===== SOURCE MATERIAL

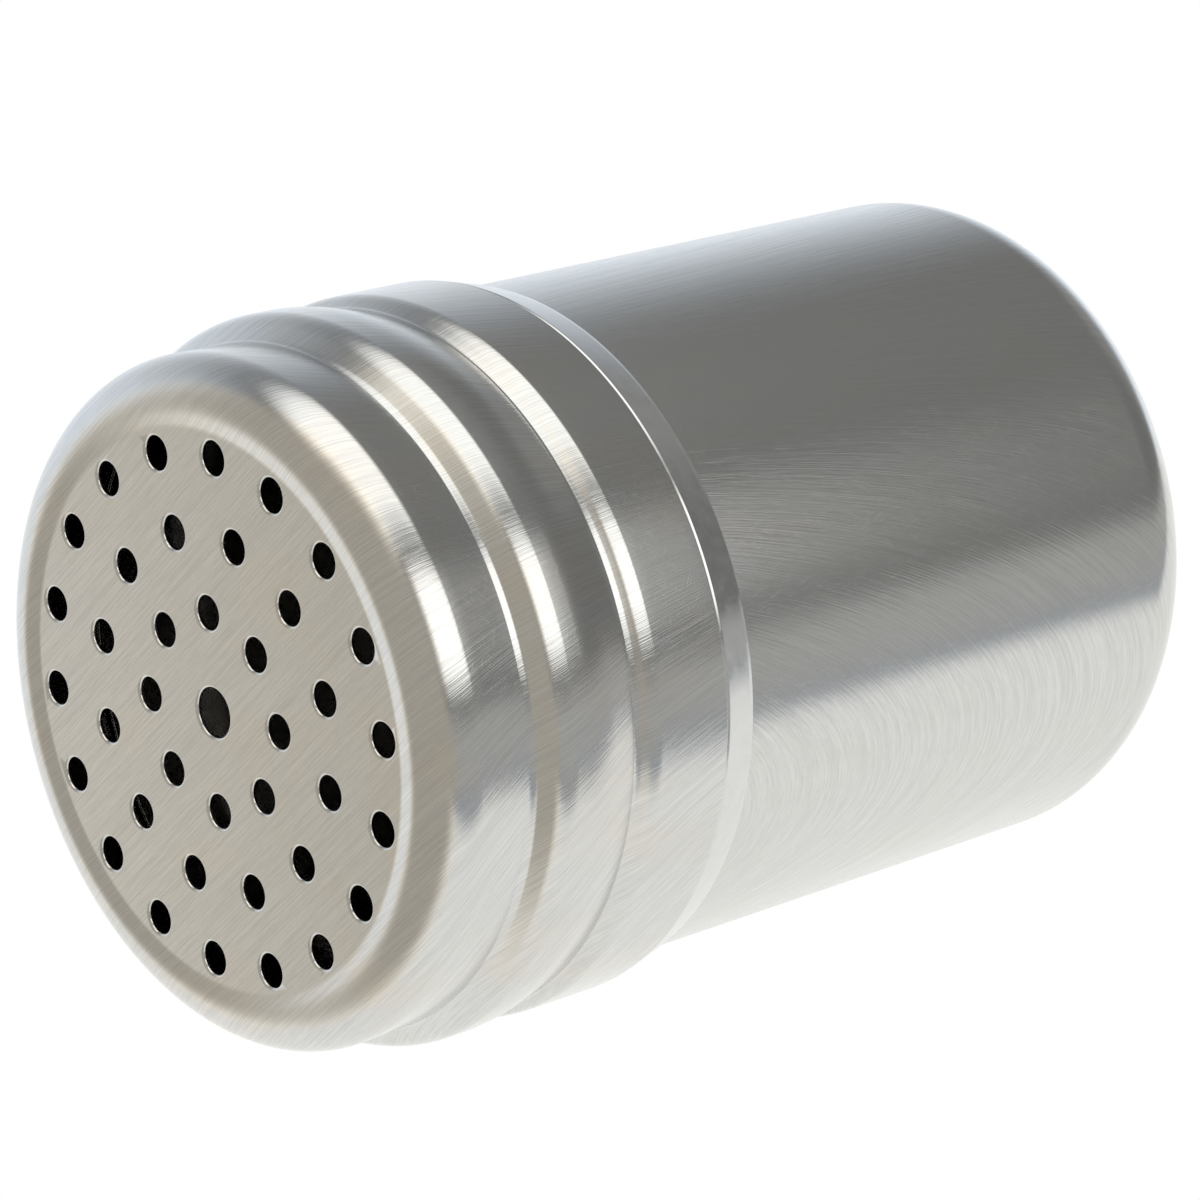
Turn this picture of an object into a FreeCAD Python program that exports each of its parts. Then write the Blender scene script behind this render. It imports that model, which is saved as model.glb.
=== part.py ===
import FreeCAD, Part
import math
import os

# Kitchen shaker in two drawn sheet metal pieces: a plain cup and a push-on perforated lid.
# Millimetres, +Z up along the axis, origin at the centre of the underside.

# Whole shaker
total_height = 93.5
sheet = 0.5

# Cup
cup_radius = 30.85
cup_corner_radius = 7.1
foot_ring_width = 4.75
base_panel_lift = 0.8
base_panel_run = 3.0
rim_ease = 0.15

# Fits between the lid and the cup
guide_clearance = 0.1
hem_clearance = 0.15
skirt_clearance = 1.1
seat_gap = 0.15

# Lid widths, which follow the cup's wall
dome_inset = 0.2
dome_radius = cup_radius - dome_inset
dome_taper = 0.3
skirt_radius = cup_radius + skirt_clearance + sheet

# Lid bands from the crest of the shoulder down
dome_drop = 9.6
step_drop = 2.0
middle_band_straight = 4.2
middle_band_fall = 4.4
grip_rise = 1.3
lower_band_straight = 8.25
hem_drop = 3.85
step_depth = dome_drop + step_drop
fall_depth = step_depth + middle_band_straight
grip_depth = fall_depth + middle_band_fall
lower_band_depth = grip_depth + grip_rise
hem_depth = lower_band_depth + lower_band_straight
crease_depth = 0.22
crease_width = 0.36

# Bends of the lid's skirt
shoulder_round = 4.0
step_valley_round = 0.8
step_edge_round = 1.6
grip_valley_round = 0.9
lower_band_round = 2.2

# Lid face: a flat panel, let in a little, with a slight slope up to the shoulder
shoulder_width = 5.85
panel_radius = dome_radius - shoulder_width
panel_slope = 6.0

# Holes punched in the lid face, in three rings round a larger one
ring_counts = (8, 12, 18)
inner_ring_radius = 8.79
outer_ring_margin = 2.23
outer_ring_radius = panel_radius - outer_ring_margin
hole_radius = 1.48
centre_hole_radius = 2.18


def unit(a, b):
    """Direction from point a to point b in the half section."""
    run = b - a
    return run / run.Length


def offset_points(points, distance):
    """Moves every straight run of a path sideways, to its right, and meets them again."""
    directions = [unit(points[i], points[i + 1]) for i in range(len(points) - 1)]
    normals = [FreeCAD.Vector(d.z, 0, -d.x) for d in directions]
    moved = [points[0] + normals[0] * distance]
    for i in range(1, len(points) - 1):
        mitre = normals[i - 1] + normals[i]
        reach = distance / mitre.dot(normals[i])
        moved.append(points[i] + mitre * reach)
    moved.append(points[-1] + normals[-1] * distance)
    return moved


def turn_side(a, b, c):
    """Positive where the path bends to its right at b, negative where it bends to its left."""
    first = unit(a, b)
    second = unit(b, c)
    return first.z * second.x - first.x * second.z


def offset_radii(points, radii, distance):
    """Bend radii of the parallel path: tighter on the inside of a bend, wider on the outside."""
    result = [0.0]
    for i in range(1, len(points) - 1):
        inside = turn_side(points[i - 1], points[i], points[i + 1]) > 0
        if radii[i] == 0:
            result.append(0.0)
        else:
            result.append(max(radii[i] - distance, 0.0) if inside else radii[i] + distance)
    result.append(0.0)
    return result


def bend_centre(corner, back, ahead, radius):
    """Centre of the arc that rounds a corner between two directions leading away from it."""
    bisector = back + ahead
    half_angle = back.getAngle(ahead) / 2
    return corner + bisector / bisector.Length * (radius / math.sin(half_angle))


def rounded_path(points, radii):
    """Edges of straight runs joined by tangent arcs."""
    edges = []
    start = points[0]
    for i in range(1, len(points) - 1):
        back = unit(points[i], points[i - 1])
        ahead = unit(points[i], points[i + 1])
        if radii[i] > 0:
            setback = radii[i] / math.tan(back.getAngle(ahead) / 2)
            centre = bend_centre(points[i], back, ahead, radii[i])
            enter = points[i] + back * setback
            leave = points[i] + ahead * setback
            middle = centre + unit(centre, points[i]) * radii[i]
            edges.append(Part.LineSegment(start, enter).toShape())
            edges.append(Part.Arc(enter, middle, leave).toShape())
            start = leave
        else:
            edges.append(Part.LineSegment(start, points[i]).toShape())
            start = points[i]
    edges.append(Part.LineSegment(start, points[-1]).toShape())
    return edges


def revolve(edges):
    """Solid of revolution about Z from a closed half section."""
    face = Part.Face(Part.Wire(edges))
    solid = face.revolve(FreeCAD.Vector(0, 0, 0), FreeCAD.Vector(0, 0, 1), 360)
    if solid.Volume < 0:
        solid.reverse()
    return solid


def drawn_sheet(points, radii):
    """Sheet metal shell: the outer skin of the path, with the sheet's thickness on its right."""
    inner_points = offset_points(points, sheet)
    inner_radii = offset_radii(points, radii, sheet)
    outer = rounded_path(points, radii)
    inner = rounded_path(inner_points, inner_radii)
    axis_end = Part.LineSegment(points[0], inner_points[0]).toShape()
    open_end = Part.LineSegment(points[-1], inner_points[-1]).toShape()
    return revolve(Part.__sortEdges__(outer + inner + [axis_end, open_end]))


def section_point(radius, height):
    return FreeCAD.Vector(radius, 0, height)


def lid_point(radius, depth):
    """Point of the lid's half section at a depth below the shoulder crest."""
    return section_point(radius, total_height - depth)


def panel_place():
    """Depth of the lid's flat panel below the crest of the shoulder, and its rise to the dome's radius."""
    slope = math.radians(panel_slope)
    rise = shoulder_width * math.tan(slope)
    corner = section_point(dome_radius, rise)
    back = section_point(-math.cos(slope), -math.sin(slope))
    ahead = section_point(-dome_taper, -dome_drop)
    crest = bend_centre(corner, back, ahead / ahead.Length, shoulder_round).z + shoulder_round
    return crest, rise


def lid_section():
    """Outer skin of the lid from the centre of the face to the lower edge of the hem."""
    grip_radius = cup_radius + guide_clearance + sheet
    hem_end_radius = cup_radius + hem_clearance + sheet
    depth, rise = panel_place()
    rows = [
        (lid_point(0, depth), 0.0),
        (lid_point(panel_radius, depth), 0.0),
        (lid_point(dome_radius, depth - rise), shoulder_round),
        (lid_point(dome_radius - dome_taper, dome_drop), step_valley_round),
        (lid_point(skirt_radius, step_depth), step_edge_round),
        (lid_point(skirt_radius, fall_depth), 0.0),
        (lid_point(grip_radius, grip_depth), grip_valley_round),
        (lid_point(skirt_radius, lower_band_depth), lower_band_round),
        (lid_point(skirt_radius, hem_depth), 0.0),
        (lid_point(hem_end_radius, hem_depth + hem_drop), 0.0),
    ]
    return [row[0] for row in rows], [row[1] for row in rows]


def punch(radius, distance, angle):
    """Round cutter for one hole in the lid's panel at a distance and an angle from +X."""
    reach = 3 * sheet
    depth = panel_place()[0]
    cutter = Part.makeCylinder(radius, 2 * reach, lid_point(distance, depth + reach))
    cutter.rotate(FreeCAD.Vector(0, 0, 0), FreeCAD.Vector(0, 0, 1), angle)
    return cutter


def punches():
    """Cutters for the centre hole and for the evenly spaced rings, which share one radial line."""
    cutters = [punch(centre_hole_radius, 0.0, 0.0)]
    ring_step = (outer_ring_radius - inner_ring_radius) / (len(ring_counts) - 1)
    for ring, count in enumerate(ring_counts):
        pitch_radius = inner_ring_radius + ring * ring_step
        for i in range(count):
            cutters.append(punch(hole_radius, pitch_radius, 360.0 * i / count))
    return cutters


def hem_crease():
    """Cutter for the fine crease where the hem turns in."""
    corners = [
        lid_point(skirt_radius - crease_depth, hem_depth + crease_width / 2),
        lid_point(skirt_radius + crease_depth, hem_depth - crease_width / 2),
        lid_point(skirt_radius + crease_depth, hem_depth + crease_width * 3 / 2),
    ]
    return revolve(Part.makePolygon(corners + corners[:1]).Edges)


def perforated_lid():
    points, radii = lid_section()
    lid = drawn_sheet(points, radii)
    lid = lid.cut(hem_crease())
    return lid.cut(punches())


def seat_height():
    """Height of the cup's rim, just under the inside of the lid's step at the cup's radius."""
    points, radii = lid_section()
    inner = offset_points(points, sheet)
    valley = inner[3]
    edge = inner[4]
    share = (cup_radius - valley.x) / (edge.x - valley.x)
    return valley.z + (edge.z - valley.z) * share - seat_gap


def shaker_cup():
    """Drawn cup: lifted base panel, flat foot ring, round corner, straight wall and eased rim."""
    foot_inner_radius = cup_radius - cup_corner_radius - foot_ring_width
    points = [
        section_point(0, base_panel_lift),
        section_point(foot_inner_radius - base_panel_run, base_panel_lift),
        section_point(foot_inner_radius, 0),
        section_point(cup_radius, 0),
        section_point(cup_radius, seat_height()),
    ]
    radii = [0.0, 0.0, 0.0, cup_corner_radius, 0.0]
    mirrored = [FreeCAD.Vector(-p.x, 0, p.z) for p in points]
    cup = drawn_sheet(mirrored, radii)
    rim_edges = [e for e in cup.Edges if e.BoundBox.ZMin > seat_height() - sheet / 2 and e.Closed]
    return cup.makeChamfer(rim_ease, rim_edges)


def write_step(name, shape):
    clean = shape.removeSplitter()
    solid = clean.Solids[0]
    print(name, "solids", len(clean.Solids), "valid", solid.isValid(), "volume", round(solid.Volume, 1))
    solid.exportStep(os.path.join("parts", name + ".step"))


os.makedirs("parts", exist_ok=True)
write_step("shaker_cup", shaker_cup())
write_step("perforated_lid", perforated_lid())
print("rim height", round(seat_height(), 3), "hem depth", round(hem_depth, 3))
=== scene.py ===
import bmesh
import bpy
import logging
import math
from dataclasses import dataclass, field
from enum import Enum
from typing import Any, Callable, Sequence

from mathutils import Matrix, Vector


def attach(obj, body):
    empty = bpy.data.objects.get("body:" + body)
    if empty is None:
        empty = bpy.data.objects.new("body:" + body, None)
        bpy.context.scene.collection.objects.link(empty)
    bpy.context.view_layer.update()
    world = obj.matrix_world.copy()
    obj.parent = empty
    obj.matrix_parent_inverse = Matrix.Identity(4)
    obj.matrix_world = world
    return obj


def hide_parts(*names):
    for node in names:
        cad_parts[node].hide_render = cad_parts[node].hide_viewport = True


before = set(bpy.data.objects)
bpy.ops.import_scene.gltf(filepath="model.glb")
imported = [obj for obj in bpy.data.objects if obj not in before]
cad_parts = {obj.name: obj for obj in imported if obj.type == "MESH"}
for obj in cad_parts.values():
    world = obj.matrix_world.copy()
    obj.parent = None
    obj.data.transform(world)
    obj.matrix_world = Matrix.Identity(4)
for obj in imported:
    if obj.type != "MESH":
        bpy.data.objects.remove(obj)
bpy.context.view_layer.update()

# Brushed steel spice shaker: a drawn cup with a push-on perforated lid.
# Lengths in the classes are millimetres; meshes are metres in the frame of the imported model.

MM = 0.001
TURNS = 256
PUNCH_TURNS = 48
MERGE_DISTANCE = 2e-6
SAME_HEIGHT = 1e-6
SAME_RADIUS = 1e-5
SMOOTH_DEGREES = 38.0
log = logging.getLogger("shaker")

Point = tuple[float, float]


class Region(Enum):
    """Parts of a drawn piece that are picked out by where they lie."""

    PANEL_RIM = "rim of the open top"
    OPEN_EDGE = "edge of the open end"


@dataclass(frozen=True)
class Bend:
    """One corner of a half section."""

    radius: float
    height: float
    rounding: float = 0.0
    facets: int = 8


def unit(run: Point) -> Point:
    """Returns the direction of a run."""
    length = math.hypot(*run)
    return (run[0] / length, run[1] / length)


def rounded_section(bends: Sequence[Bend]) -> list[Point]:
    """Turns corners into a line of points with tangent arcs.

    Args:
        bends: corners from the centre outwards and down, with their rounding radii.

    Returns:
        Radius and height of each point of the section.
    """
    points: list[Point] = [(bends[0].radius, bends[0].height)]
    for before, bend, after in zip(bends, bends[1:], bends[2:]):
        back = unit((before.radius - bend.radius, before.height - bend.height))
        ahead = unit((after.radius - bend.radius, after.height - bend.height))
        if bend.rounding <= 0:
            points.append((bend.radius, bend.height))
            continue
        half = math.acos(max(-1.0, min(1.0, back[0] * ahead[0] + back[1] * ahead[1]))) / 2
        middle = unit((back[0] + ahead[0], back[1] + ahead[1]))
        reach = bend.rounding / math.sin(half)
        centre = (bend.radius + middle[0] * reach, bend.height + middle[1] * reach)
        setback = bend.rounding / math.tan(half)
        start = (bend.radius + back[0] * setback, bend.height + back[1] * setback)
        end = (bend.radius + ahead[0] * setback, bend.height + ahead[1] * setback)
        first = math.atan2(start[1] - centre[1], start[0] - centre[0])
        turn = math.remainder(math.atan2(end[1] - centre[1], end[0] - centre[0]) - first, math.tau)
        for step in range(bend.facets + 1):
            angle = first + turn * step / bend.facets
            points.append((centre[0] + bend.rounding * math.cos(angle),
                           centre[1] + bend.rounding * math.sin(angle)))
    points.append((bends[-1].radius, bends[-1].height))
    return points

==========

Give again the lines from the one with "mirrored = [FreeCAD.Vector(-p.x, 0, p.z)" to the one with "before = set(bpy.data.objects)", both lines included, exactly and with no other line.

ANSWER IN FULL:
    mirrored = [FreeCAD.Vector(-p.x, 0, p.z) for p in points]
    cup = drawn_sheet(mirrored, radii)
    rim_edges = [e for e in cup.Edges if e.BoundBox.ZMin > seat_height() - sheet / 2 and e.Closed]
    return cup.makeChamfer(rim_ease, rim_edges)


def write_step(name, shape):
    clean = shape.removeSplitter()
    solid = clean.Solids[0]
    print(name, "solids", len(clean.Solids), "valid", solid.isValid(), "volume", round(solid.Volume, 1))
    solid.exportStep(os.path.join("parts", name + ".step"))


os.makedirs("parts", exist_ok=True)
write_step("shaker_cup", shaker_cup())
write_step("perforated_lid", perforated_lid())
print("rim height", round(seat_height(), 3), "hem depth", round(hem_depth, 3))
=== scene.py ===
import bmesh
import bpy
import logging
import math
from dataclasses import dataclass, field
from enum import Enum
from typing import Any, Callable, Sequence

from mathutils import Matrix, Vector


def attach(obj, body):
    empty = bpy.data.objects.get("body:" + body)
    if empty is None:
        empty = bpy.data.objects.new("body:" + body, None)
        bpy.context.scene.collection.objects.link(empty)
    bpy.context.view_layer.update()
    world = obj.matrix_world.copy()
    obj.parent = empty
    obj.matrix_parent_inverse = Matrix.Identity(4)
    obj.matrix_world = world
    return obj


def hide_parts(*names):
    for node in names:
        cad_parts[node].hide_render = cad_parts[node].hide_viewport = True


before = set(bpy.data.objects)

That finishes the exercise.